La Ville de Paris, qui présentera les Jeux olympiques de 2024, a même ouvert la porte à la possibilité d’inclure les sports électroniques!

Il y a une dizaine d’années, au début de ses travaux, la chercheuse avait réalisé des entretiens avec des hardcore gamers. «À l’époque, les joueurs m’avaient pratiquement tous signifié qu’ils ne parlaient pas de leur pratique du jeu vidéo avec des non joueurs. Une sorte de honte était associée au fait de jouer. Cela a beaucoup changé. Aujourd’hui, on parle même de programmes de eSport-études!»

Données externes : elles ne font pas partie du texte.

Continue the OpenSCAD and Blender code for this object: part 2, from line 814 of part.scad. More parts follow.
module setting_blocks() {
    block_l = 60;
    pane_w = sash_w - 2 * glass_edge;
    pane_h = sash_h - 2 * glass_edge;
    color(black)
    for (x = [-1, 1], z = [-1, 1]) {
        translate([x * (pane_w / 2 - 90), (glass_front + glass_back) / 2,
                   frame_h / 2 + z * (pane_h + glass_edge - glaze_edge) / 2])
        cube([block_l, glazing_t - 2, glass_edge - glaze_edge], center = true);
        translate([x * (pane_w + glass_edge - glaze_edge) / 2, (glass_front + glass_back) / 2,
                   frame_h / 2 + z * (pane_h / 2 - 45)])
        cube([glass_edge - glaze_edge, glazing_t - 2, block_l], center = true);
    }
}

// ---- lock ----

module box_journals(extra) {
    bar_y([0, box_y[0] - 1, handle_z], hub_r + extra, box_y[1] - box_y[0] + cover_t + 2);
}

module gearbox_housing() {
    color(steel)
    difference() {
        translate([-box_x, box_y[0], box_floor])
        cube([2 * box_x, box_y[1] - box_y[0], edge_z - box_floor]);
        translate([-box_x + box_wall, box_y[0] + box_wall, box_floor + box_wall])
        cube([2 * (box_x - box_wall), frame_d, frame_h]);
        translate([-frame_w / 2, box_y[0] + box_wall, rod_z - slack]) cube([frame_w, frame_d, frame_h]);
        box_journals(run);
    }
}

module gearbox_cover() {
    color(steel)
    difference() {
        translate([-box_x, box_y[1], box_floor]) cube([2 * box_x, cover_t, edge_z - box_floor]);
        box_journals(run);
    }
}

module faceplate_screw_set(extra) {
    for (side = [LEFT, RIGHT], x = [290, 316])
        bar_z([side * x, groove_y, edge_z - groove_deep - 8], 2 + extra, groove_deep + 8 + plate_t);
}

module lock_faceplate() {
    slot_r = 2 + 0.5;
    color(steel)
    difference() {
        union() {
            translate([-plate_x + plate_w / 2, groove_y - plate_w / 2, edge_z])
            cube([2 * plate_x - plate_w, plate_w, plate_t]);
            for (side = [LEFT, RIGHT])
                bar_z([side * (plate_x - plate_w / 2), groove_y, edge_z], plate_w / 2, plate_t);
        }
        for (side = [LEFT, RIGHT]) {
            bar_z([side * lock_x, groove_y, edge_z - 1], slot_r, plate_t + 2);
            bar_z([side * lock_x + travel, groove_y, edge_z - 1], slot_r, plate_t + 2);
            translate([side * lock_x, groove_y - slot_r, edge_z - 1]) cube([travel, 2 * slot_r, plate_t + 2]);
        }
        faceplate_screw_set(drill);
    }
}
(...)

La Ville de Paris, qui présentera les Jeux olympiques de 2024, a même ouvert la porte à la possibilité d’inclure les sports électroniques! «Ce n’est pas nouveau, note  Carl Therrien. Dès la montée en popularité d’Atari, dans les années 1970, on organisait des tournois nationaux.»

Cela dit, l’ampleur commerciale des tournois, qui attirent aujourd’hui des milliers de spectateurs, est à l’image du développement fulgurant de l’univers vidéoludique au cours des 30 dernières années. Le même constat s’applique au succès du réseau social Twitch ou de certaines chaînes YouTube de gamers, lesquelles mobilisent des millions de joueurs et de spectateurs, en temps réel ou en différé. Pour les néophytes en la matière, ce comportement semble incongru. Mais à y regarder de plus près, c’est un peu comme si ces millions d’amateurs se donnaient rendez-vous à l’arcade du coin pour assister aux prouesses de leurs amis.

Les recherches se multiplient!

Plusieurs chercheurs de l’UQAM mènent des recherches en partenariat avec des entreprises de jeu vidéo. En voici quelques-uns:

Maude Bonenfant mène présentement un projet visant à documenter l’émergence, puis l’évolution de la communauté qui s’est forgée autour du jeu à succès For Honor, mis en marché par Ubisoft en février dernier. Dans le cadre d’un partenariat conclu par le Service des partenariats et du soutien à l’innovation (SePSI) de l’UQAM, Ubisoft lui a donné accès à ses mégadonnées.

La même démarche du SePSI a donné lieu à un autre partenariat avec Ubisoft, cette fois avec le professeur Julien Mercier, du Département d’éducation et formation spécialisées. Le chercheur tente de comprendre ce qui se passe aux niveaux émotionnel et cognitif lorsqu’un joueur expérimente pour la première fois un nouveau jeu et comment il en apprend les rouages. Sa recherche se déroule en temps réel dans les locaux du Laboratoire de neurosciences éducationnelles (NeuroLab) avec le jeu Far Cry Primal, lancé en 2016.

Le professeur Alain Steve Comtois, du Département des sciences de l’activité physique, et la doctorante en biologie Andrée-Anne Parent (M.Sc. kinanthropologie, 12) sont également associés à Ubisoft. Ils s’intéressent à l’utilisation du jeu Shape Up et à son potentiel bénéfique sur la condition physique. Ils ont en outre amorcé une étude sur la pratique de ce jeu vidéo chez les personnes touchées par une maladie pulmonaire obstructive chronique (MPOC– asthme, bronchite chronique ou emphysème).

Sous la direction du professeur au Département des sciences biologiques Clint Kelly, titulaire de la Chaire de recherche du Canada en écologie comportementale, le projet de thèse de Julien Céré consiste à appliquer l’approche évolutive aux comportements de groupe et à la structure sociale dans les jeux vidéo multijoueurs. En s’associant avec Behaviour, fondée par Rémi Racine (B.A.A., 88), le chercheur s’est intéressé à la pertinence et à la valeur des stratégies que les joueurs adoptent dans les jeux Dead by Daylight et Warhammer 40,000: Eternal Crusade.